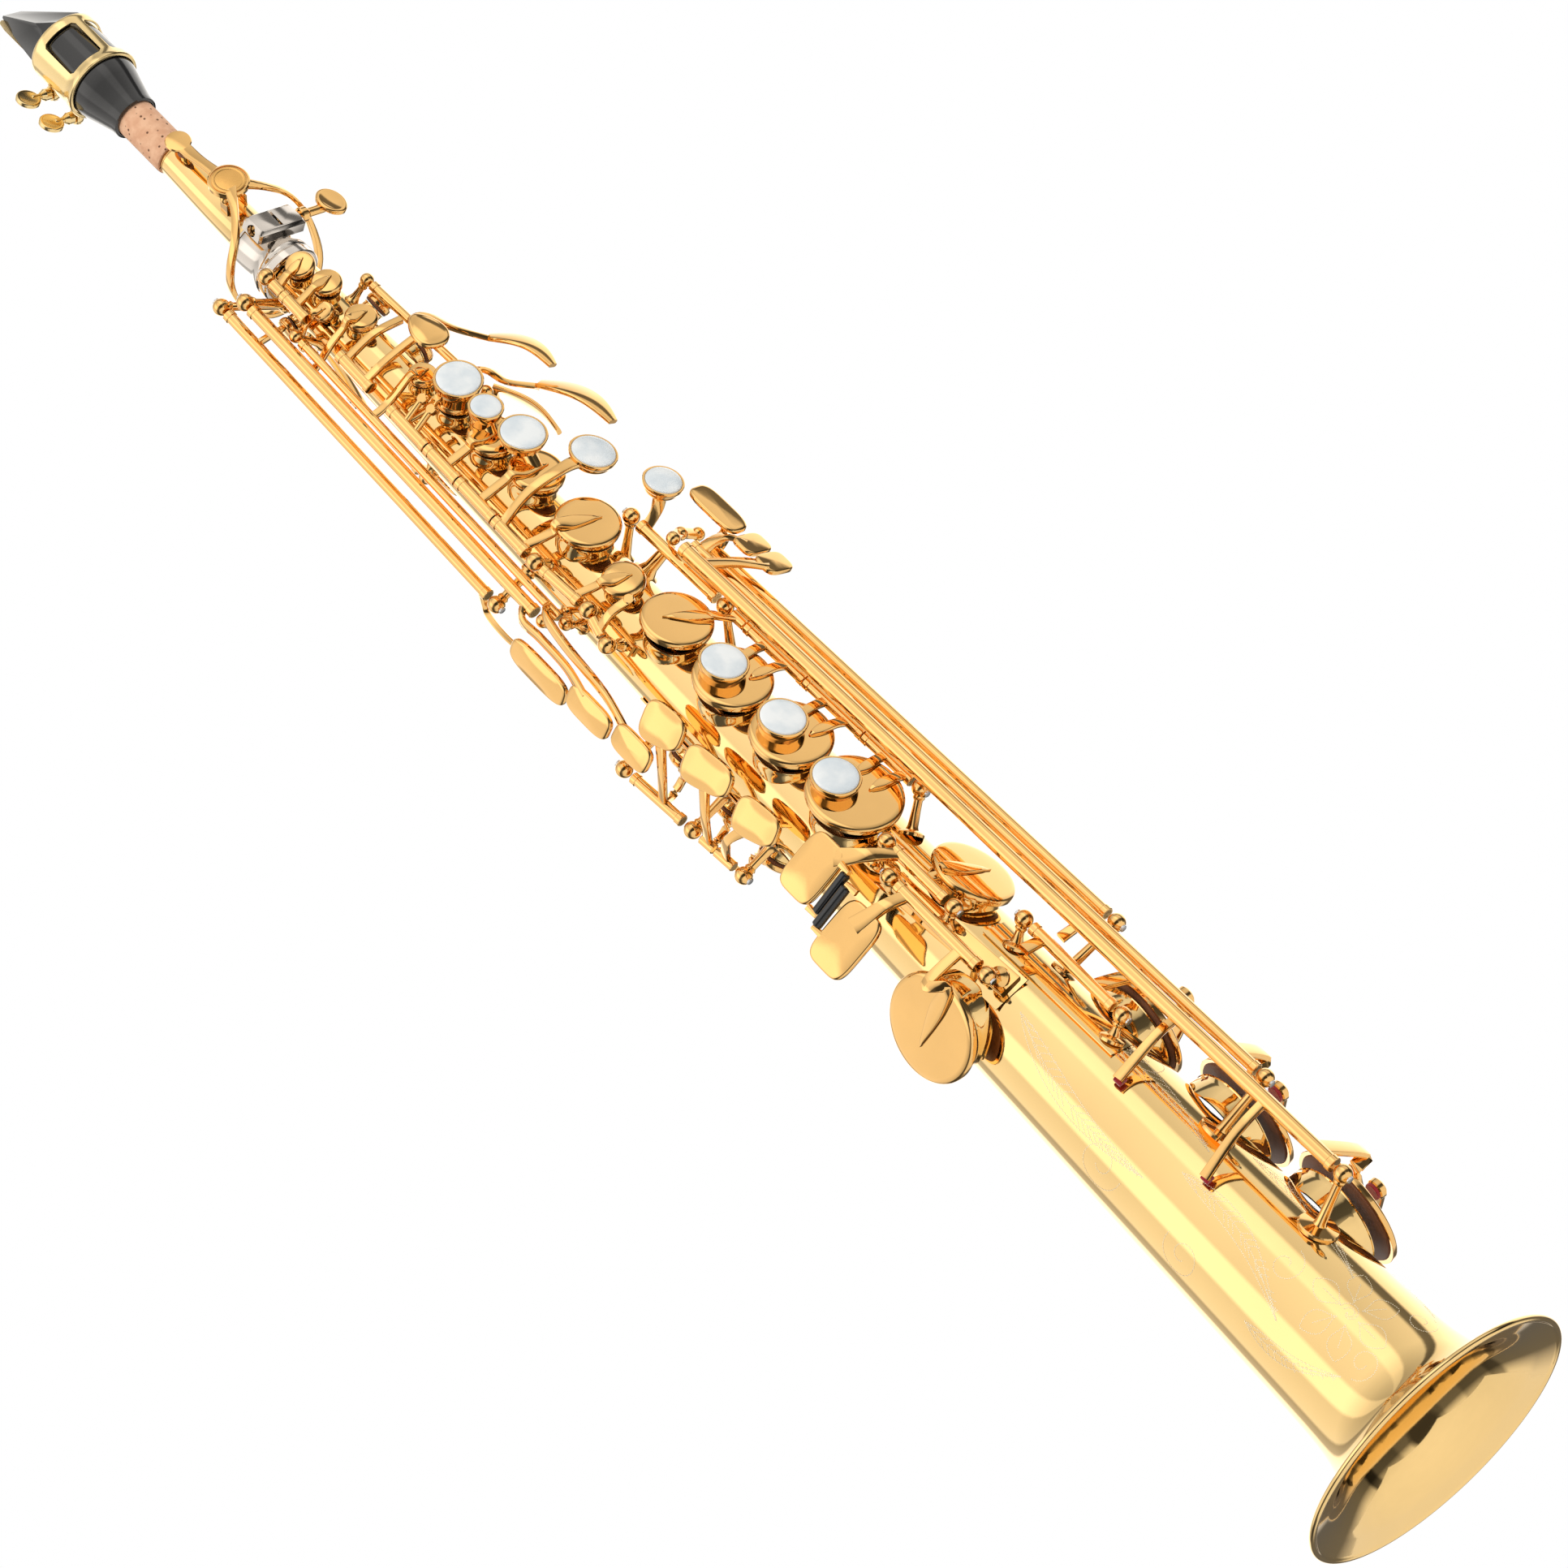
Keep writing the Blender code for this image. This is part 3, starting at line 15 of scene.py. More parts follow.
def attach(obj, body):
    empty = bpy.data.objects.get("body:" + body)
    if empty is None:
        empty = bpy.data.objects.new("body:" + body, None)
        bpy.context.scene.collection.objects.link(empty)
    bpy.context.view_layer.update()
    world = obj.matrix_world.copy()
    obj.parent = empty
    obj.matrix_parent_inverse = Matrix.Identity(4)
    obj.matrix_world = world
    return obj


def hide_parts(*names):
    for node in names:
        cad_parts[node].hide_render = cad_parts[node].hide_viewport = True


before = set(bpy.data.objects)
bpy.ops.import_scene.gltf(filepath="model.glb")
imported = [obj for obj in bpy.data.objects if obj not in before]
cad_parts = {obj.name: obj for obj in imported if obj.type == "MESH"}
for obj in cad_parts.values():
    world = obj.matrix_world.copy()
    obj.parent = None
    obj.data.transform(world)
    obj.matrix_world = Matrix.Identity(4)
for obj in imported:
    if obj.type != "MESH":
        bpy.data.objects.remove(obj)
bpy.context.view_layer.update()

MM = 0.001
UP = Vector((0.0, 0.0, 1.0))

# Body and neck, in millimetres.
BODY_TOP = 543.0
CONE_TOP = 591.0
CONE_TOP_RADIUS = 6.3
TAPER = 0.0334
FLARE = 21.0
FLARE_LENGTH = 6.4
WALL = 1.1
RIM_BEAD = 1.1
CHIMNEY_HEIGHT = 2.8
CHIMNEY_WALL = 0.8
PAD_GAP = 0.35
CLEARANCE = 0.35
CUP_THICKNESS = 3.4
BALL_RADIUS = 2.9
SMALL_BALL_RADIUS = 2.3
PALM_TWIST = 32.0
VENT_LIFT = 1.2
STACK_LIFT = 1.8
LOW_STACK_LIFT = 2.6
THUMB_SIDE = 178.0
GUARD_SIDE = 150.0
BELL_KEY_SIDE = 90.0
PEARL_RADIUS = 7.2
PEARL_THICKNESS = 1.6
RECEIVER_TOP = 563.0
NECK_TOP = 634.5
CORK_BOTTOM = 607.0
MOUTHPIECE_BOTTOM = 628.0
MOUTHPIECE_TOP = 695.0
MOUTHPIECE_TURN = 20.0
LIGATURE_SCREWS = (650.6, 663.6)
LUG_REACH = 15.4

# Shading, in degrees: creases sharper than the first stay sharp, edges past the second are eased.
CREASE = 34.0
EASED_ANGLE = 40.0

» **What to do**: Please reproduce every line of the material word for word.

» **Reply**:
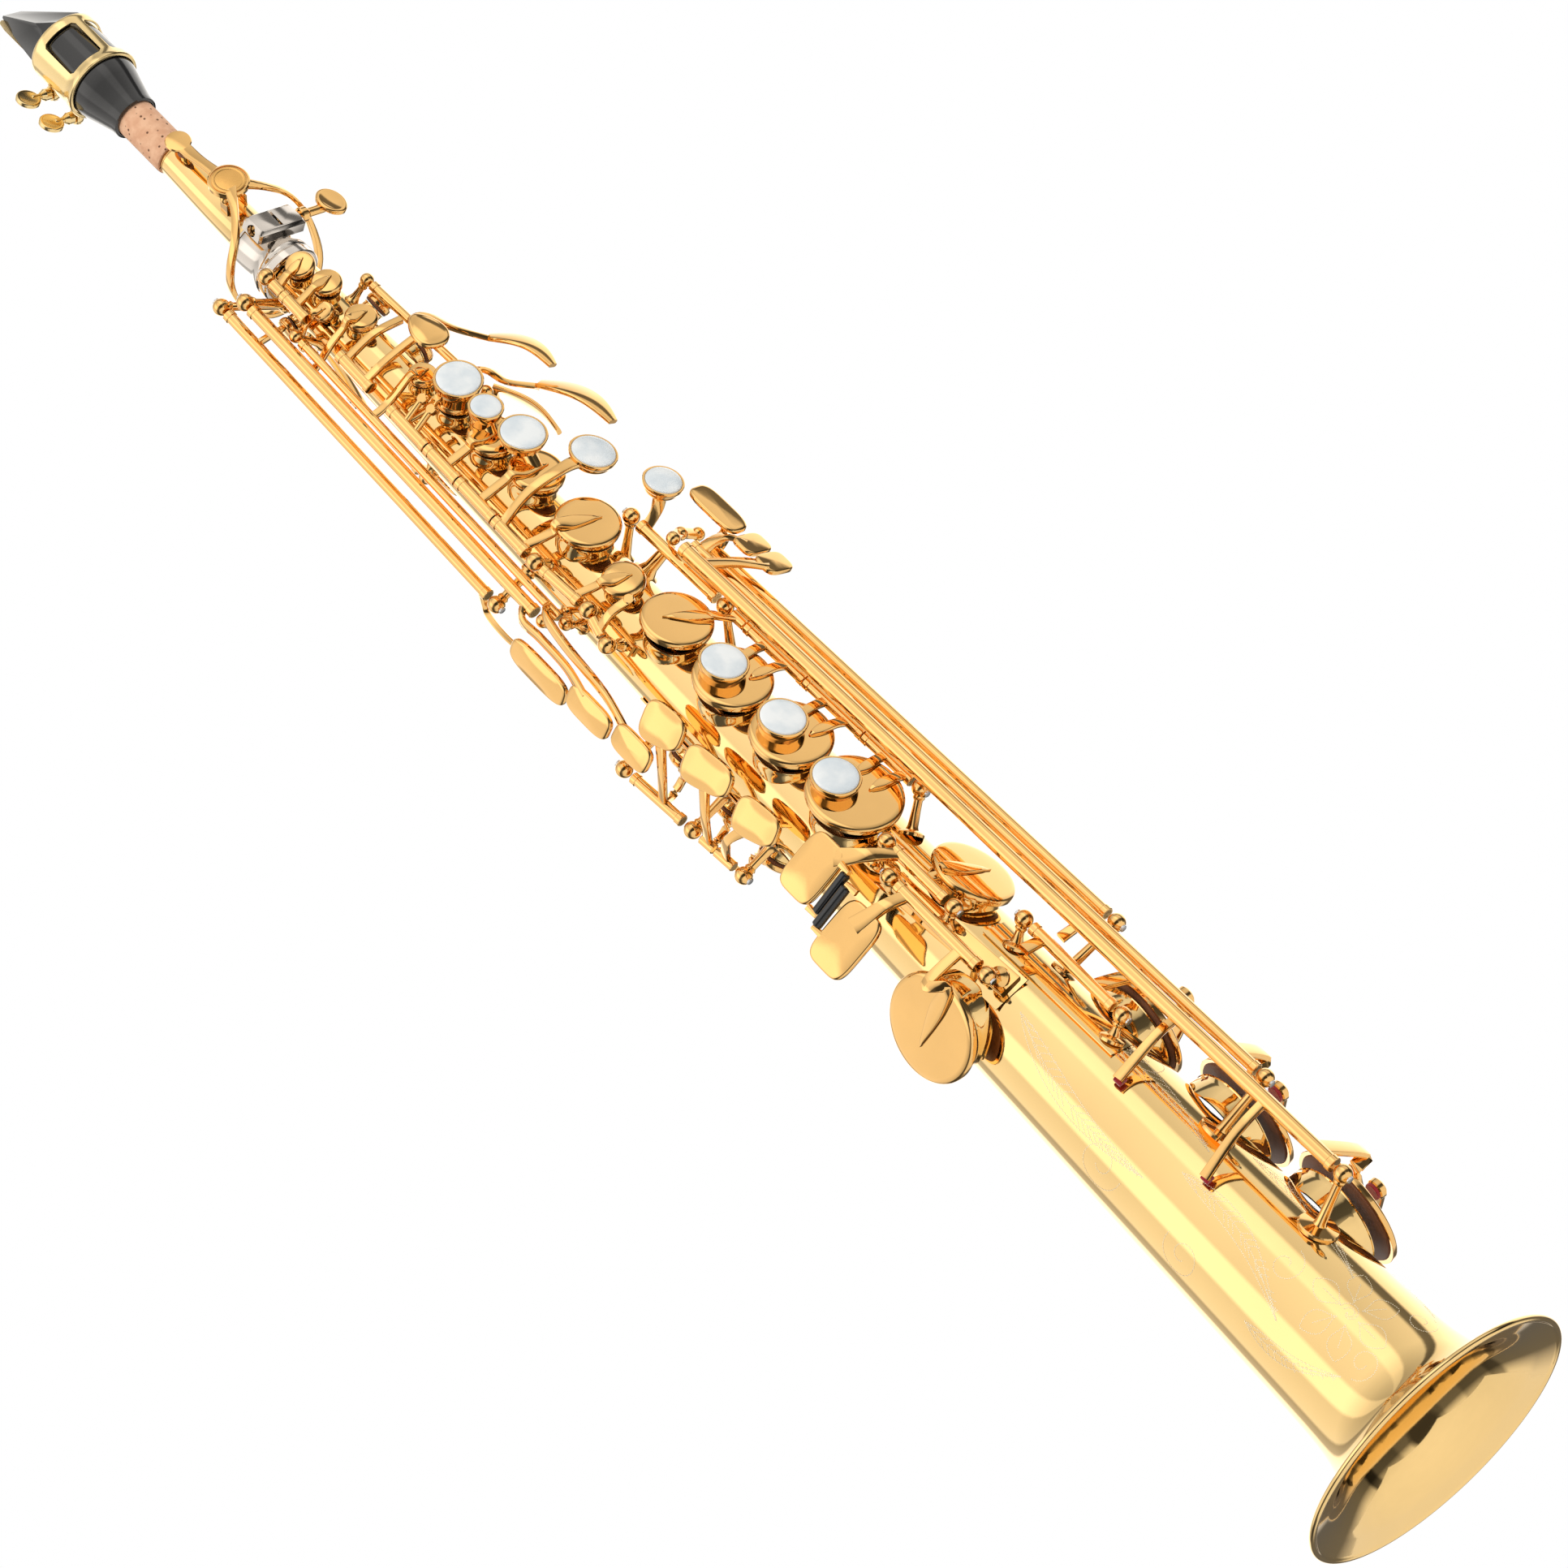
Keep writing the Blender code for this image. This is part 3, starting at line 15 of scene.py. More parts follow.
def attach(obj, body):
    empty = bpy.data.objects.get("body:" + body)
    if empty is None:
        empty = bpy.data.objects.new("body:" + body, None)
        bpy.context.scene.collection.objects.link(empty)
    bpy.context.view_layer.update()
    world = obj.matrix_world.copy()
    obj.parent = empty
    obj.matrix_parent_inverse = Matrix.Identity(4)
    obj.matrix_world = world
    return obj


def hide_parts(*names):
    for node in names:
        cad_parts[node].hide_render = cad_parts[node].hide_viewport = True


before = set(bpy.data.objects)
bpy.ops.import_scene.gltf(filepath="model.glb")
imported = [obj for obj in bpy.data.objects if obj not in before]
cad_parts = {obj.name: obj for obj in imported if obj.type == "MESH"}
for obj in cad_parts.values():
    world = obj.matrix_world.copy()
    obj.parent = None
    obj.data.transform(world)
    obj.matrix_world = Matrix.Identity(4)
for obj in imported:
    if obj.type != "MESH":
        bpy.data.objects.remove(obj)
bpy.context.view_layer.update()

MM = 0.001
UP = Vector((0.0, 0.0, 1.0))

# Body and neck, in millimetres.
BODY_TOP = 543.0
CONE_TOP = 591.0
CONE_TOP_RADIUS = 6.3
TAPER = 0.0334
FLARE = 21.0
FLARE_LENGTH = 6.4
WALL = 1.1
RIM_BEAD = 1.1
CHIMNEY_HEIGHT = 2.8
CHIMNEY_WALL = 0.8
PAD_GAP = 0.35
CLEARANCE = 0.35
CUP_THICKNESS = 3.4
BALL_RADIUS = 2.9
SMALL_BALL_RADIUS = 2.3
PALM_TWIST = 32.0
VENT_LIFT = 1.2
STACK_LIFT = 1.8
LOW_STACK_LIFT = 2.6
THUMB_SIDE = 178.0
GUARD_SIDE = 150.0
BELL_KEY_SIDE = 90.0
PEARL_RADIUS = 7.2
PEARL_THICKNESS = 1.6
RECEIVER_TOP = 563.0
NECK_TOP = 634.5
CORK_BOTTOM = 607.0
MOUTHPIECE_BOTTOM = 628.0
MOUTHPIECE_TOP = 695.0
MOUTHPIECE_TURN = 20.0
LIGATURE_SCREWS = (650.6, 663.6)
LUG_REACH = 15.4

# Shading, in degrees: creases sharper than the first stay sharp, edges past the second are eased.
CREASE = 34.0
EASED_ANGLE = 40.0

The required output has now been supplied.